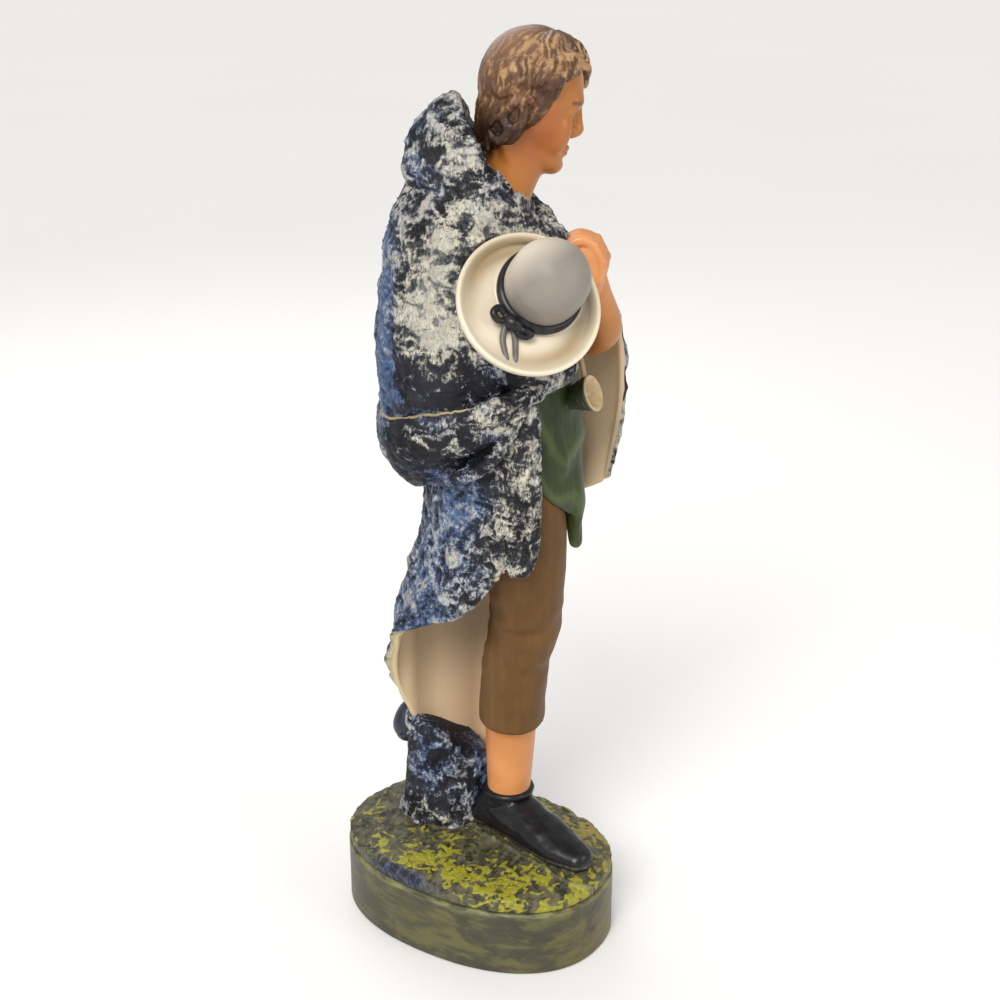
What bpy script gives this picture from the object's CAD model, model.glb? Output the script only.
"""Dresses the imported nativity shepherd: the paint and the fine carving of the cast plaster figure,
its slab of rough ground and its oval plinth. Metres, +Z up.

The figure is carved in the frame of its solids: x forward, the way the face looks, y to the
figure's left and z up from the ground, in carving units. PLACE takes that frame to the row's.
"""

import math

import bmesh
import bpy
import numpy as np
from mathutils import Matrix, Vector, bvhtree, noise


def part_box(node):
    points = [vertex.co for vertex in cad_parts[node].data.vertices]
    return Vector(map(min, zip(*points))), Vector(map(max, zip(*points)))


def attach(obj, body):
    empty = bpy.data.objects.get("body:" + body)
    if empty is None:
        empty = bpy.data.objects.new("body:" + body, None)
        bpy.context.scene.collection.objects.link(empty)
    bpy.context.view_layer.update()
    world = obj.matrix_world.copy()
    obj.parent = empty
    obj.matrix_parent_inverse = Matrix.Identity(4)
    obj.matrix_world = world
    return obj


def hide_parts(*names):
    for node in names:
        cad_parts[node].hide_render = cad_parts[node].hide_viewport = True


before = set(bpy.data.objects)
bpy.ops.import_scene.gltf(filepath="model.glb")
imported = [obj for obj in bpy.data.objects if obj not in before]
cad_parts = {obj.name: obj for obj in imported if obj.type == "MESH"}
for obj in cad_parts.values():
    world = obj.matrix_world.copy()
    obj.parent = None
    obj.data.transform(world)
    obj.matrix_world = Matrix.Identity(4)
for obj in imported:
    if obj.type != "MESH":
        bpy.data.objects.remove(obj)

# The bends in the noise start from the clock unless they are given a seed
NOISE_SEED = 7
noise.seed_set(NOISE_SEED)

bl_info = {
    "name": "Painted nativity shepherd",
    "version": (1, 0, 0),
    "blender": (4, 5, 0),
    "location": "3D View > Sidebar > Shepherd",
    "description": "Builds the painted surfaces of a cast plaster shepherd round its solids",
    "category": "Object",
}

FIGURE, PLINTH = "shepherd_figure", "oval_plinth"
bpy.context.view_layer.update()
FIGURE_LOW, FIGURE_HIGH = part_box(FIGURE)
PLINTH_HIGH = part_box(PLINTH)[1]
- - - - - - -
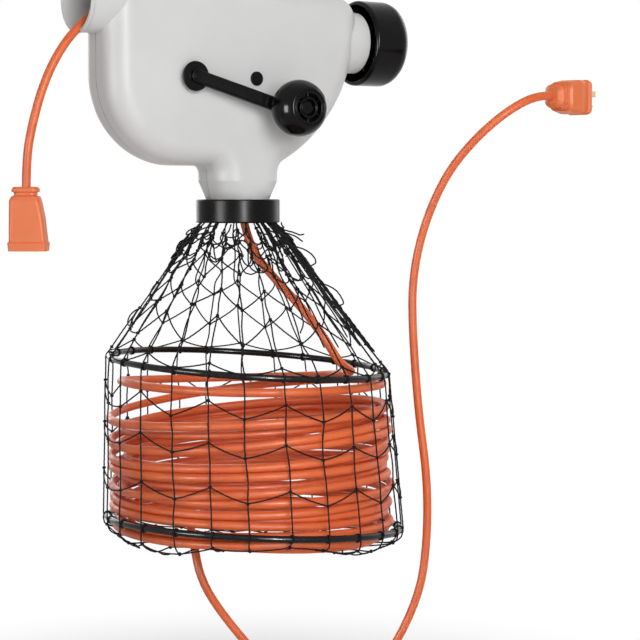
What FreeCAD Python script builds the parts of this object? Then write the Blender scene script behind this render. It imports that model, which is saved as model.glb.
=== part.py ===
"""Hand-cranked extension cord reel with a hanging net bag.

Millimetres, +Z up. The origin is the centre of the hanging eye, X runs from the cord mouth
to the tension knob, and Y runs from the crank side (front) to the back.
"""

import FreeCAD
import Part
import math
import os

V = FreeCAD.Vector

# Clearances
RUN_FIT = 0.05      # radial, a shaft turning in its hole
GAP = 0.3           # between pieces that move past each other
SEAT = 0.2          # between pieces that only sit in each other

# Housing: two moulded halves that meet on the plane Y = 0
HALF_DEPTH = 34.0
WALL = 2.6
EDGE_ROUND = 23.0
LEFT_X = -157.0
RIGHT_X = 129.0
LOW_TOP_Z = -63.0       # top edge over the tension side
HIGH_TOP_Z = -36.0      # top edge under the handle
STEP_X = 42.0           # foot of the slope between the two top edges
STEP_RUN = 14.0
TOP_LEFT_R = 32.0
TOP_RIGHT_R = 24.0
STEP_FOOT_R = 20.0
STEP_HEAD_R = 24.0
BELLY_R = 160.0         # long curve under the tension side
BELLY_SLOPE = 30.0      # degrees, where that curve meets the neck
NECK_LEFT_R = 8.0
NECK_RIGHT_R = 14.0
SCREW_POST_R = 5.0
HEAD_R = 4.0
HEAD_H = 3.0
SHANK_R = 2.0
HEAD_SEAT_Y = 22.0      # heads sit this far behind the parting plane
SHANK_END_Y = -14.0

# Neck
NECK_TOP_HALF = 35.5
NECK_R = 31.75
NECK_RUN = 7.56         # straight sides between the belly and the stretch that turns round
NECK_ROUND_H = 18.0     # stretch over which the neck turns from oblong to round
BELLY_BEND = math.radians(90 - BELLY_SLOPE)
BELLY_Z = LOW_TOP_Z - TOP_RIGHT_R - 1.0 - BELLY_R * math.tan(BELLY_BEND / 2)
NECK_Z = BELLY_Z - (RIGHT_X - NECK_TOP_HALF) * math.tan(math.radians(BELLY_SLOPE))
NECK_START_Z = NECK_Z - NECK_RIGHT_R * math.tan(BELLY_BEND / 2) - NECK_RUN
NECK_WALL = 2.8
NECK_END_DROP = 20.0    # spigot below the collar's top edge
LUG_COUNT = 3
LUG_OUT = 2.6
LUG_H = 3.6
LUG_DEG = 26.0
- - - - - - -
Requirements:
Write out only the lines that run from the line containing "What bpy script" through the line containing "obj.parent = None", both included, exactly as they appear above.

Task response:
What bpy script gives this picture from the object's CAD model, model.glb? Output the script only.
"""Dresses the imported nativity shepherd: the paint and the fine carving of the cast plaster figure,
its slab of rough ground and its oval plinth. Metres, +Z up.

The figure is carved in the frame of its solids: x forward, the way the face looks, y to the
figure's left and z up from the ground, in carving units. PLACE takes that frame to the row's.
"""

import math

import bmesh
import bpy
import numpy as np
from mathutils import Matrix, Vector, bvhtree, noise


def part_box(node):
    points = [vertex.co for vertex in cad_parts[node].data.vertices]
    return Vector(map(min, zip(*points))), Vector(map(max, zip(*points)))


def attach(obj, body):
    empty = bpy.data.objects.get("body:" + body)
    if empty is None:
        empty = bpy.data.objects.new("body:" + body, None)
        bpy.context.scene.collection.objects.link(empty)
    bpy.context.view_layer.update()
    world = obj.matrix_world.copy()
    obj.parent = empty
    obj.matrix_parent_inverse = Matrix.Identity(4)
    obj.matrix_world = world
    return obj


def hide_parts(*names):
    for node in names:
        cad_parts[node].hide_render = cad_parts[node].hide_viewport = True


before = set(bpy.data.objects)
bpy.ops.import_scene.gltf(filepath="model.glb")
imported = [obj for obj in bpy.data.objects if obj not in before]
cad_parts = {obj.name: obj for obj in imported if obj.type == "MESH"}
for obj in cad_parts.values():
    world = obj.matrix_world.copy()
    obj.parent = None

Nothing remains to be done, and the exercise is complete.